Friday, July 16, 2010

Academic Shills???????????????

Alexander Higgins blog spot today alerted me to an article published in the Alabama press
http://blog.al.com/live/2010/07/bp_buys_up_gulf_scientists_for.html

The headline reads:

"BP buys up Gulf scientists for legal defense, roiling academic community" by Ben Raines July 16
Here is an excerpt:

"For the last few weeks, BP has been offering signing bonuses and lucrative pay to prominent scientists from public universities around the Gulf Coast to aid its defense against spill litigation.

BP PLC attempted to hire the entire marine sciences department at one Alabama university, according to scientists involved in discussions with the company's lawyers.

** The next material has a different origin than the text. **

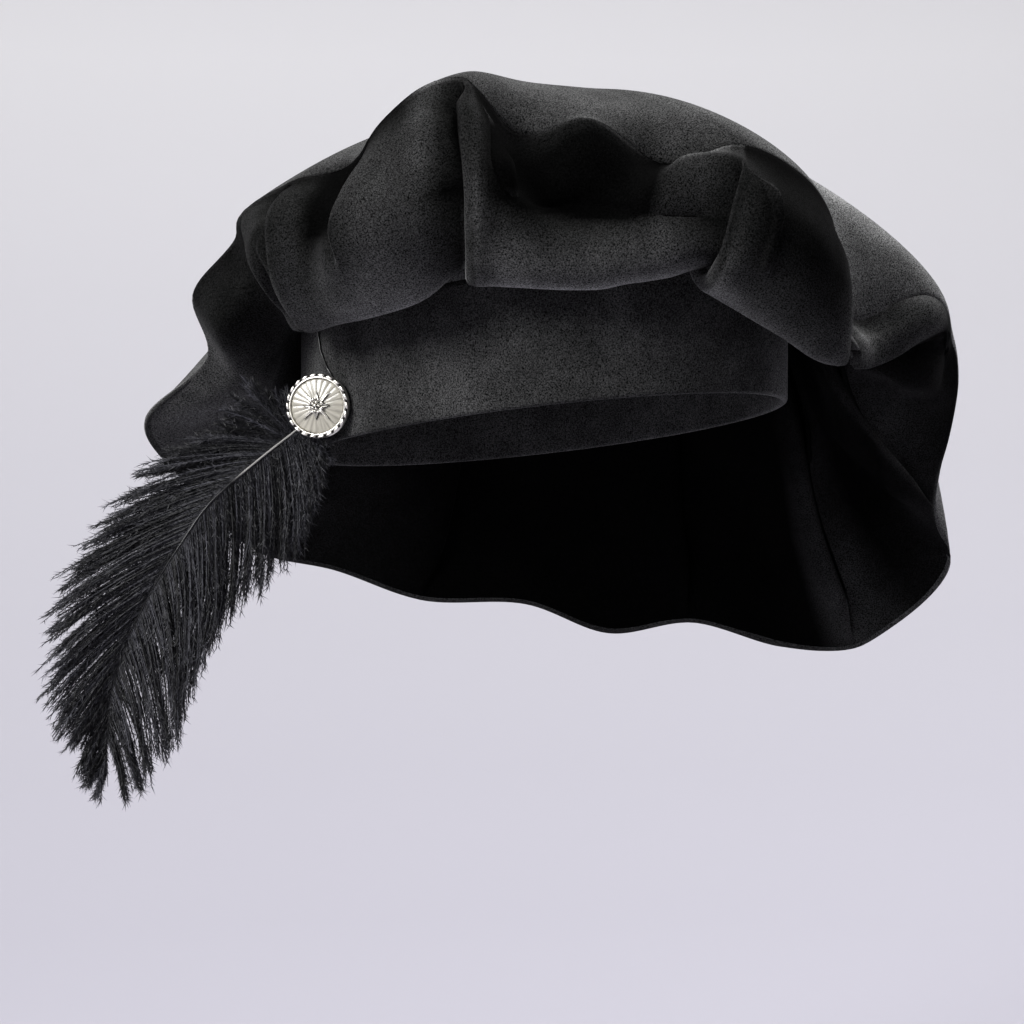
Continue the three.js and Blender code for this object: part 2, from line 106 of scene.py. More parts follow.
def mapped(tree, value, low, high, to_low=0.0, to_high=1.0, **settings):
    """A value's range from low to high as another one."""
    inputs = {"Value": value, "From Min": low, "From Max": high, "To Min": to_low, "To Max": to_high}
    return add_node(tree, "ShaderNodeMapRange", inputs, **settings).outputs["Result"]


def mixed(tree, share, first, second, **settings):
    """A mix of two colours, each a hex colour or a socket."""
    first, second = (linear(colour) if isinstance(colour, str) else colour for colour in (first, second))
    inputs = {"Factor": share, "A": first, "B": second}
    return add_node(tree, "ShaderNodeMix", inputs, data_type="RGBA", **settings).outputs["Result"]


def bump(tree, height, strength, distance):
    inputs = {"Height": height, "Strength": strength, "Distance": distance}
    return add_node(tree, "ShaderNodeBump", inputs).outputs["Normal"]


def point_value(tree, name):
    return add_node(tree, "ShaderNodeAttribute", attribute_name=name).outputs["Fac"]


def new_material(name):
    """A material, its empty tree and the place on the object, in metres."""
    material = bpy.data.materials.new(name)
    material.use_nodes = True
    tree = material.node_tree
    tree.nodes.clear()
    return material, tree, add_node(tree, "ShaderNodeTexCoord").outputs["Object"]


def finish_material(tree, inputs):
    shader = add_node(tree, "ShaderNodeBsdfPrincipled", inputs)
    add_node(tree, "ShaderNodeOutputMaterial", {"Surface": shader.outputs["BSDF"]})


def velvet(name, face_on, painted_sheen, patch_size):
    material, tree, place = new_material(name)
    # Pressed patches of the pile, 30 to 60 mm across.
    patches = mapped(tree, noise(tree, place, patch_size, 5.0, 0.65), 0.4, 0.66)
    # The pile's tufts; drawn 0.6 mm apart, about twice the real ones, so that they show.
    tufts = noise(tree, place, 0.0006, 3.0, 0.7)
    # Painted sheen: the colour turns from the face-on grey to the paler second colour as the surface is seen
    # more edge on, which lights the edges of folds.
    facing = add_node(tree, "ShaderNodeLayerWeight", {"Blend": 0.5}).outputs["Facing"]
    light = mapped(tree, facing, 0.3, 1.0, 0.0, 0.7, interpolation_type="SMOOTHSTEP")
    light = maths_node(tree, "ADD", light, maths_node(tree, "MULTIPLY", patches, 0.15), use_clamp=True)
    colour = mixed(tree, light, face_on, painted_sheen)
    # Where the painted light and shade is 0, painted shade makes it all but black.
    colour = mixed(tree, point_value(tree, "painted_light_and_shade"), "#030303", colour, clamp_factor=False)
    speckle = mapped(tree, tufts, 0.36, 0.64, 0.0, 2.0)
    speckle = maths_node(tree, "MULTIPLY", speckle, mapped(tree, patches, 0.0, 1.0, 0.85, 1.2))
    colour = mixed(tree, 1.0, colour, speckle, blend_type="MULTIPLY")
    inputs = {"Base Color": colour, "Roughness": 1.0, "Specular IOR Level": 0.01}
    finish_material(tree, inputs | {"Normal": bump(tree, tufts, 0.5, 0.0004)})
    return material


crown_velvet = velvet("black_cotton_velvet_crown", "#272727", "#525252", 0.045)

# The headband is an oval of 574 mm round inside, tipped back from the side view.
BAND_HALF_LENGTH, BAND_HALF_WIDTH, BAND_HEIGHT, BAND_WALL = 101, 81, 52, 3
BAND_FRONT_TURN = 65
TIP_AWAY, TIP_ACROSS = 0.1405, 0.0963


def band_point(turn, offset, up):
    """A point round the band, by its turn in degrees, millimetres out from its inside, and height."""
    turn = np.asarray(turn, float)
    from_front = np.radians(turn - BAND_FRONT_TURN)
    reach = 1 / np.hypot(
        np.cos(from_front) / (BAND_HALF_LENGTH + offset), np.sin(from_front) / (BAND_HALF_WIDTH + offset)
    )
    x, y = np.sin(np.radians(turn)) * reach, -np.cos(np.radians(turn)) * reach
    return np.stack([x, y, up - TIP_AWAY * y + TIP_ACROSS * x], -1)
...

The university declined because of confidentiality restrictions that the company sought on any research.

The Press-Register obtained a copy of a contract offered to scientists by BP. It prohibits the scientists from publishing their research, sharing it with other scientists or speaking about the data that they collect for at least the next three years.

"We told them there was no way we would agree to any kind of restrictions on the data we collect. It was pretty clear we wouldn't be hearing from them again after that," said Bob Shipp, head of marine sciences at the University of South Alabama. "We didn't like the perception of the university representing BP in any fashion."

Majia Here: This is outrageous. Any academic or scientist who agrees to hide (i.e., not publish) findings is a shill and deserves to be severely sanctioned by the broader academic community.

Science is NOT science when it is clouded with secrecy.

Scientists who agree to hide findings for money bring to mind the Nazi scientists who conducted unspeakable "research" on human subjects.

Although I am not establish a clear equation between the 2 groups, there is a slippery slope seperating them...

1 comment:

  1. These are classic symptoms of, Regulatory Deficiency, the scourge that seems to plague more and more multinational corporations every business cycle. Delusional narcisissm and hallucinations of people as expendible gaskets are other tell-tale signs of the disease as well.